I hate FOX News. Their correspondent in McCain's party HQ looks like a Duracell battery. Would it kill this channel to have a female reporter?

Their graphics are still woefully terrible. SNL has better graphics, for fuck's sake.

9.13 -- Yep. 13 minutes was all it took for us to change the channel. MSNBC now, because FOX News is like listening to my father. Worse, probably my grandfather.

Problem is we're stuck with the Sandwich-smuggling Chris Matthews, who is the loudest, most annoying person on TV besides Tucker Carlson, who is also on MSNBC, I'm pleased to report. I think we'll get on better with this channel because it's not named FOX News.

Their graphics are so sophisticated, with lots of bad graphics of Greek columns behind their number counts. I think they figured out that Greece was where democracy was born. Win for them!

New drinking game rules: every time Chris Matthews says something retarded, you drink at least a 5-count, then smash the bottle over your head. It's better than listening to him.

9.14 -- Tom Brokaw in the studio as well? Fuck. Bring back FOX News! [not really]

NEW DRINKING GAME RULE: drink at least half your beer every time Ron Paul is mentioned. We casually assume it won't be much.

9.17 -- Fuuuuuuuuuuuuuuuuuuuuck. Now Keith Olbermann? I repeat: fuuuuuuuuuuuuuuuuuuuuuuuuuuuuuuck. At least their intro/outro music is better, more respectful. It's like Sousa rose from the dead and learned how to create .wav files.

9.21 -- MSNBC doesn't believe in women either. Their picture of Hillary is fucking frightening. She looks like a hyena on ecstasy. And don't question me on that image. I've seen what that looks like.

9.23 -- MSNBC is all middle-aged man with the right-to-left combover. Also, don't listen to this asshole, Chuck Todd, when he talks. He's an idiot.

9.26 -- Someone just said the word "punditocracy". Fuck. That's an awesome word. Holy shit. We're finishing our beers for that. Obama also fucking destroyed Clinton in Alabama. Two huge southern states, Alabama and Georgia, and both were overwhelmingly Obama Country. This bodes well.

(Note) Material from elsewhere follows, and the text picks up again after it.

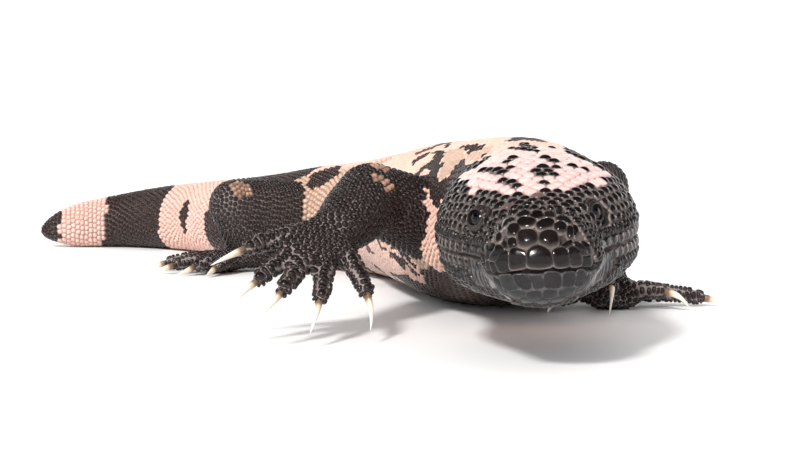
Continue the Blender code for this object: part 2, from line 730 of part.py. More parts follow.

AND we hear the word triumvirate! Goddamn, these MSNBC bastards know how to work the dictionary.

9.27 -- Howard Fineman from Newsweek is the fellow with the big lingo. I'd love to meet him just to hear him talk, but the shit-eating grin he wears is grounds for punching him in the face. Oh well.

EVERYONE on this channel has the right-to-left combover. Olbermann. Matthews. Fineman. Todd. The stylist for MSNBC is getting an easy fucking paycheck every week.

9.37 -- Add Joe Scarborough to that combover All-Star Team. He's a fucking douche as well.

UH OH... LOOK OUT! Pat Buchanan is here! His combover goes the same way, but man, is he fucking entertaining. Everyone's favourite confused, miserable old fuck!

There's a lady on the panel, the first we've seen talking in 25 minutes on any network. Alas, she has the left-to-right combover, thus losing at life.

9.43 -- Apologies that this is getting less and less insightful [not that it was particularly insightful to begin with]. I'm about 18 beers deep now [spread out over the course of the day, mind you, with appropriate bathroom breaks and hearty meals], but the beer consumption has raced up since 8pm thanks to the wonderful drinking games and the glorious predictability of the analysts and news channels to play right into our hands.

Clinton has been killing the early states [OK, NY, AR, TN, NJ, MA and MO], but Obama is taking his shit too [GA, IL, CT, KS, ID, ND, MN]. It's a heck of a race, to this point. I have no fucking idea how the breakdown of delegates would go if all these numbers and calls hold up. That's what actual news is for. I'm just a drunk Englishman in a loft in Harlem. I am no news network, alas, although I'd do a better job of news than FOX News has so far.

The Republican race is crazy, interesting and tight, much like a 18-year-old Courtney Love's pussy [I'd imagine].

9.53 -- MSNBC has the Best Exit Poll [drink] display. It looks like a phantom slab of crystal, but it's all CGI shit! Amazing! Eat a dick, George Lucas! You're not the only one who can use fancy graphic techniques to pointless effect!

ANOTHER right-to-left combover. Fuck. FOX News still wins for having the most status quo glass ceiling. No ladies or minorities, there.

David Gregory, the monkey-esque new combover guy. Good for him. How old is this guy? He looks young and playful, but his hair suggests retirement.

OMG, polls to close in Utah soon! Expect no surprises from those idiots!